High-build primer surfacer
This is the primer you use when the panel needs to be blocked straight. High-build primer surfacer fills sanding scratches, minor waves, and repair marks so you can level the surface before paint.
It is common over cured body filler and over epoxy, depending on the system you are using. On collision-style repairs and restoration panels, this is the layer that helps turn decent metalwork into a panel that actually looks right in paint.
The downside is simple. High-build primer is not your corrosion strategy on bare steel. It is a surfacing product. If you spray it directly over unprotected metal and expect long-term durability, you are setting up a failure.
Urethane primer
Urethane primer is often used as a surfacer and is popular because it sands well and builds nicely. For many paint systems, it is the workhorse between repair and topcoat.
Like other surfacers, its value depends on prep and product order. It works well when used for shaping and refinement, but it should not be mistaken for a direct-to-metal rust barrier unless the product specifically says so.
How to choose the right primer for the job
https://www.eastwoodcanada.com/primer
Start with the substrate. Bare steel and aluminum need a different approach than scuffed factory paint or fiberglass. If you have stripped a panel to metal, epoxy primer is usually the safe starting point for long-term adhesion and corrosion resistance. If the panel still has sound OEM finish and you are only repairing a section, a surfacer or sealer may be more appropriate depending on what was exposed.
Next, look at the repair itself. If you have welded in patches, ground seams, skimmed filler, and need to block everything flat, you are probably not choosing one primer. You are building a system. That may mean epoxy on the bare metal, then high-build primer over the repaired area, then a sealer before color.
Then think about where the part lives. Exterior panels, underhood surfaces, chassis parts, and undersides all see different heat, moisture, and abuse. A hood top and a frame crossmember are not the same job. For parts exposed to more moisture or harsh service, the corrosion protection side of primer matters a lot more.
Primer mistakes that cost people time
The biggest mistake is spraying primer over poor prep. No primer fixes grease, rust left in pits, loose old paint, or polished metal with no tooth. If the surface is contaminated or unstable, the finish will tell on you later.
The second mistake is mixing products without checking compatibility. Acid-based products, epoxy systems, fillers, sealers, and topcoats do not all play well together by default. If the manufacturer says not to stack one over the other, believe it. Ignoring that is how you get lifting, wrinkling, or adhesion loss.
The third mistake is using primer as a shortcut for bad bodywork. Heavy coats can hide a panel for a minute, but they do not straighten metal. If the repair is wavy before primer, it will still be wavy after paint. Primer helps refine a panel. It does not replace metal finishing.
Primer and rust repair
If your project involves rust repair, primer selection gets even more critical. Freshly blasted or ground steel starts changing fast, especially in humid conditions. Leaving bare metal exposed while you move on to other parts of the build is asking for flash rust and extra cleanup.

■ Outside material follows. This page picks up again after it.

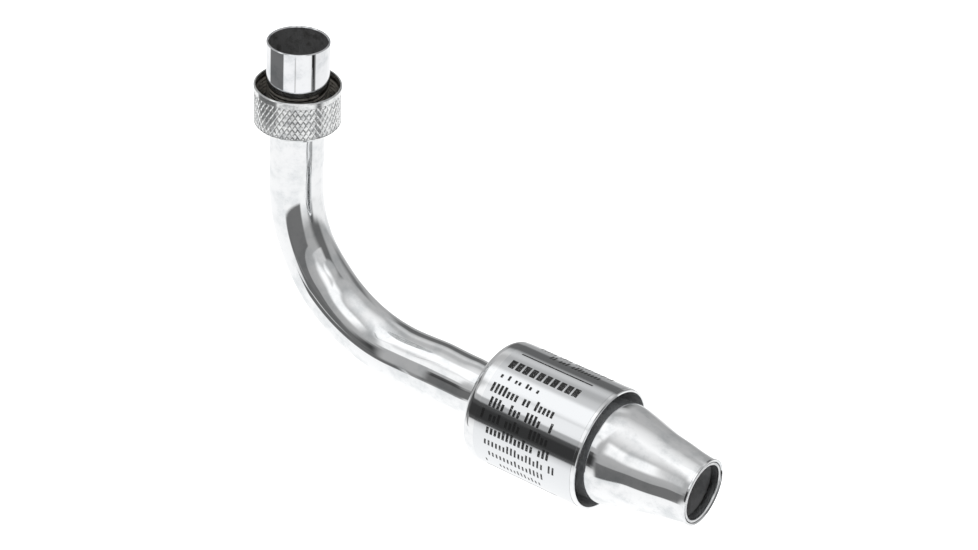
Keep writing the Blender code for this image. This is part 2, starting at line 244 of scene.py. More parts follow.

That is one reason epoxy primer is a standard move in restoration shops. It gives you a stable base while the project keeps moving. Once rusted sections are cut out, replaced, cleaned, and prepped, getting them protected early keeps the job from sliding backward.
On frames, suspension parts, and underbody components, the right primer also supports whatever coating system comes next. If the plan is long-term durability, the primer needs to work with that full stack, not just the first day after spraying.
When a sealer makes more sense than more primer
There is a point where adding more primer just adds film build and sanding work. If the panel is straight, repaired, and ready for color, a sealer can be the better move. Sealer helps create a uniform surface for topcoat and can reduce issues with holdout, patchiness, or different materials showing through.
This matters on multi-material repairs where you may have old paint, filler, primer surfacer, and bare-metal spots already handled underneath. Instead of stacking more surfacer, a good sealer can even things out and help the topcoat lay down more consistently.
Shop reality: the best primer is the one that fits your full system
People love asking for the best primer like there is one product that covers every project. There is not. The best primer for a quick repair is not always the best one for a frame-off restoration. The best choice for a bare steel firewall is not always the best one for a urethane bumper cover.
What works is matching the product to the substrate, repair stage, and topcoat system. That means reading the tech sheet, respecting cure windows, and not treating every panel like the same job. A race car builder working through fabrication and final finish has different priorities than someone freshening a driver, but both need the foundation right.
GTPRACING serves a lot of customers who are doing more than cosmetic work. They are fixing rust, welding in metal, coating chassis parts, painting engine bays, and trying to get durable results the first time. In that kind of work, primer is not a minor line item. It is part of whether the whole job holds together.
If you are staring at bare metal, fresh filler, or a mixed repair and wondering which way to go, slow down and build the system from the substrate up. The paint gets the attention, but the primer is what gives the job a fighting chance.